### Description of the task
Give back an exact copy of the lines from the start of the material through the line bearing "return sorted(around |". Include both ends and nothing else.

### Given material
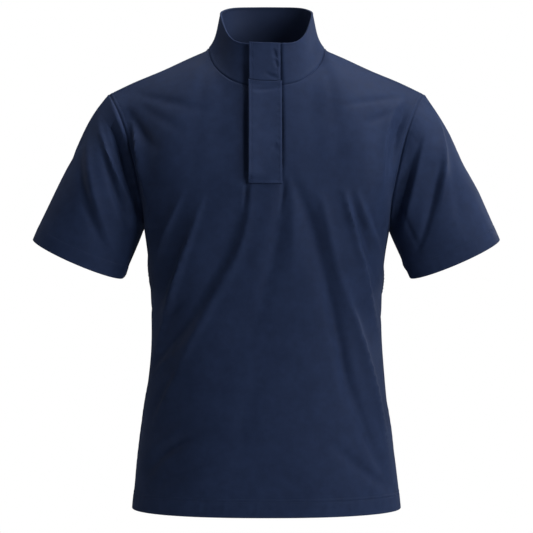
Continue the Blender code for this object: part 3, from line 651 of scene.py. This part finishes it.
def mitre(normals):
    """The vector that is 1 long along each of these directions, or nearly so where they almost oppose each other."""
    if len(normals) == 1:
        return normals[0]
    rows = np.array(normals)
    vector = np.linalg.solve(rows.T @ rows + MITRE_SOFTNESS * np.eye(3), rows.sum(axis=0))
    vector = vector * (1 + MITRE_SOFTNESS / len(rows))
    return vector * min(1, LONGEST_MITRE / np.linalg.norm(vector))


def border_indices(grid):
    rows, columns = grid.shape[:2]
    around = {(row, column) for row in (0, rows - 1) for column in range(columns)}
    return sorted(around | {(row, column) for row in range(rows) for column in (0, columns - 1)})


def offsets(grids):
    """For each point of each piece, the vector that moves it out by 1. Pieces agree where they meet."""
    out = {name: own_normals(grid) for name, grid in grids.items()}
    borders = [(name, *place) for name, grid in grids.items() for place in border_indices(grid)]
    tree = kdtree.KDTree(len(borders))
    for number, (name, row, column) in enumerate(borders):
        tree.insert(grids[name][row, column], number)
    tree.balance()
    joined = []
    for name, row, column in borders:
        near = [borders[number] for _, number, _ in tree.find_range(grids[name][row, column], SAME_PLACE)]
        joined.append(mitre([out[other][r, c] for other, r, c in near]))
    for (name, row, column), vector in zip(borders, joined):
        out[name][row, column] = vector
    return out


# ---- folds ----

VIEWS = {"front": (0, 1, -1), "back": (0, 1, 1), "left": (1, 0, 1), "right": (1, 0, -1)}


def fold_height(fold, points, normals, crest=ROUND_CREST):
    """How far out a fold moves each of these points. A lower crest makes it sharper along its middle."""
    across, through_axis, sign = VIEWS[fold.side]
    line = np.array([fold.start, fold.bend, fold.end])
    reach = FOLD_REACH * max(fold.right_width, fold.left_width)
    low, high = line.min(axis=0) - reach, line.max(axis=0) + reach
    flat = points[..., [across, 2]]
    near = ((flat > low) & (flat < high)).all(axis=-1) & (normals[..., through_axis] * sign > 0)
    height = np.zeros(points.shape[:-1])
    if not near.any():
        return height
    t = np.linspace(0, 1, FOLD_POINTS)[:, None]
    path = (1 - t) ** 2 * fold.start + 2 * t * (1 - t) * fold.bend + t**2 * fold.end
    offset = flat[near][:, None] - path
    distance = np.linalg.norm(offset, axis=-1)
    nearest = distance.argmin(axis=-1)[:, None]
    distance = np.take_along_axis(distance, nearest, axis=-1)[:, 0]
    to_left = np.take_along_axis(offset[..., 0], nearest, axis=-1)[:, 0] > 0
    width = np.where(to_left, fold.left_width, fold.right_width)
    fade = np.sin(math.pi * t[nearest[:, 0], 0]) ** FOLD_ENDS
    facing = normals[near][:, through_axis] * sign
    height[near] = fold.height * np.exp(-((distance / width) ** crest)) * fade * smooth_step(*FOLD_FACING, facing)
    return height


def waves(points, seed, count, shortest, longest):
    """A gentle unevenness, from -1 to 1, that is the same wherever two pieces meet."""
    pick = random.Random(seed)
    total = np.zeros(points.shape[:-1])
    for _ in range(count):
        way = unit(np.array([pick.gauss(0, 1), pick.gauss(0, 1), pick.gauss(0, 0.7)]))
        length = pick.uniform(shortest, longest)
        total += np.sin(points @ way * 2 * math.pi / length + pick.uniform(0, 2 * math.pi))
    return total / count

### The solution
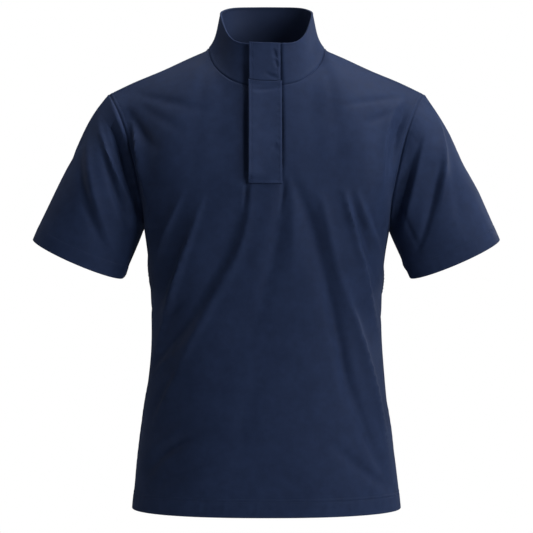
Continue the Blender code for this object: part 3, from line 651 of scene.py. This part finishes it.
def mitre(normals):
    """The vector that is 1 long along each of these directions, or nearly so where they almost oppose each other."""
    if len(normals) == 1:
        return normals[0]
    rows = np.array(normals)
    vector = np.linalg.solve(rows.T @ rows + MITRE_SOFTNESS * np.eye(3), rows.sum(axis=0))
    vector = vector * (1 + MITRE_SOFTNESS / len(rows))
    return vector * min(1, LONGEST_MITRE / np.linalg.norm(vector))


def border_indices(grid):
    rows, columns = grid.shape[:2]
    around = {(row, column) for row in (0, rows - 1) for column in range(columns)}
    return sorted(around | {(row, column) for row in range(rows) for column in (0, columns - 1)})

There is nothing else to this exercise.